Are your damages worth filing a claim for?

It’s quite common that many Florida homeowners notice damage in their homes, but they put filing a claim on hold because they are unsure if their damages are worth filing a claim for.

 

It’s understandable that homeowners juggle with the idea of filing a claim over the fear of being denied, not getting enough money, or possibly having their rates increase. However, not filing a claim can present a bigger issue over time if your small damages become bigger over time.

In this post, you will learn a few ways to know if your damages are worth filing an insurance claim for.

 

1: Determine the extent of the loss:

Some damages may look small on the surface but can cause much larger issues in places that aren’t visible. For example, small signs of water damage to the back of your cabinets may look insignificant, but behind your drywall, a pinhole water leak can lead to moisture & rapid mold growth.

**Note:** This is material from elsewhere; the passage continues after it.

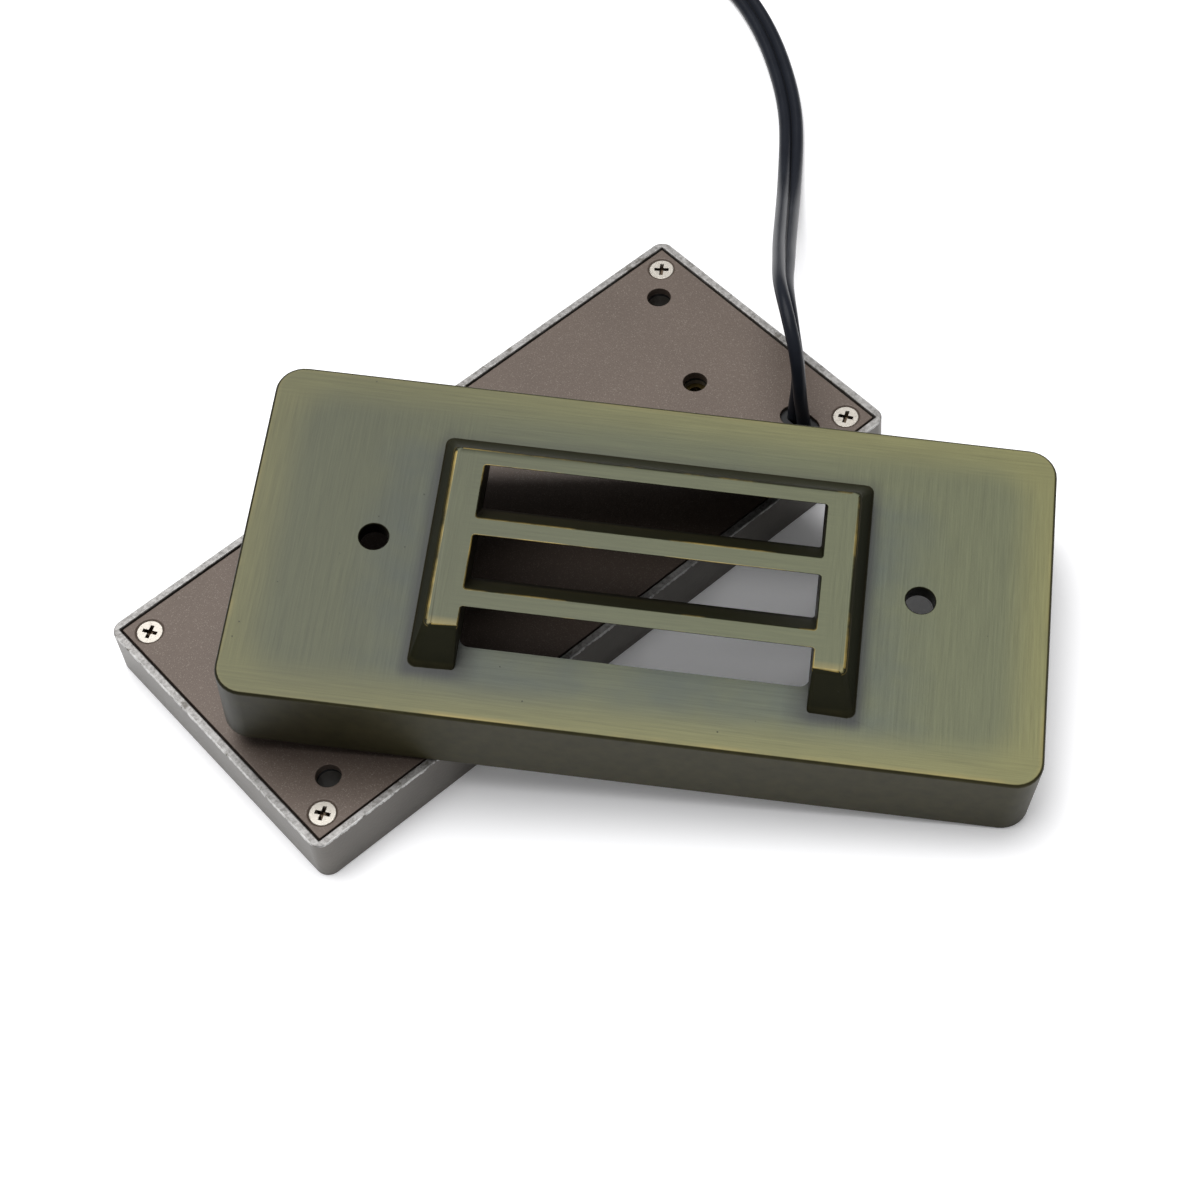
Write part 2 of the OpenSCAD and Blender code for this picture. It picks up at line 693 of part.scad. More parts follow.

If you’re seeing signs of damages to your home, but you are unsure as to the origin of the issues, then it’s advisable that you get a contractor, leak detection specialist, or inspector who can properly inspect your home & find the origin of the issues.

 

2: Estimate your damages

Once you find the cause & origin of the loss, the next step is to obtain 2 or 3 proper contractor estimates to find the true cost of bringing your home back to pre-loss condition.

For example, if a water leak in your drywall is damaging your bathroom cabinets, your contractor should provide an estimate that not just covers the cost of fixing your cabinets, but also includes the cost of opening your wall, repairing your pipe, drying out all the moisture in the wall & putting back everything.

It’s important to take into account all the issues that can grow if the loss is not fully taken care of.

 

3: Know your policy deductible.

The last step in determining if your damages are worth filing is examining your policy deductible. This is commonly found on the declarations page of your policy.

If your estimate rises above your policy deductible, then you may find that filing a claim makes sense.

One big misconception is that you have to pay your deductible payment to the insurance company before you receive payment. This is incorrect as the insurance company typically removes the deductible before making a payment.

For example, if your deductible is $2,500 & your claim payment is $7,500, then the insurance company will make a net payment in the amount of $5,000.

 

Closing Thoughts

The longer you let your damages sit, the harder it will be to recover money for your loss. Waiting to deal with your damages can also mean that your home can sustain more damage over time. 

Many insurance contracts require homeowners to provide them with prompt notice as soon as property damage is seen. Therefore, it is your duty to act upon damages as soon as they are present to ensure a fair claim handling process with minimum delay.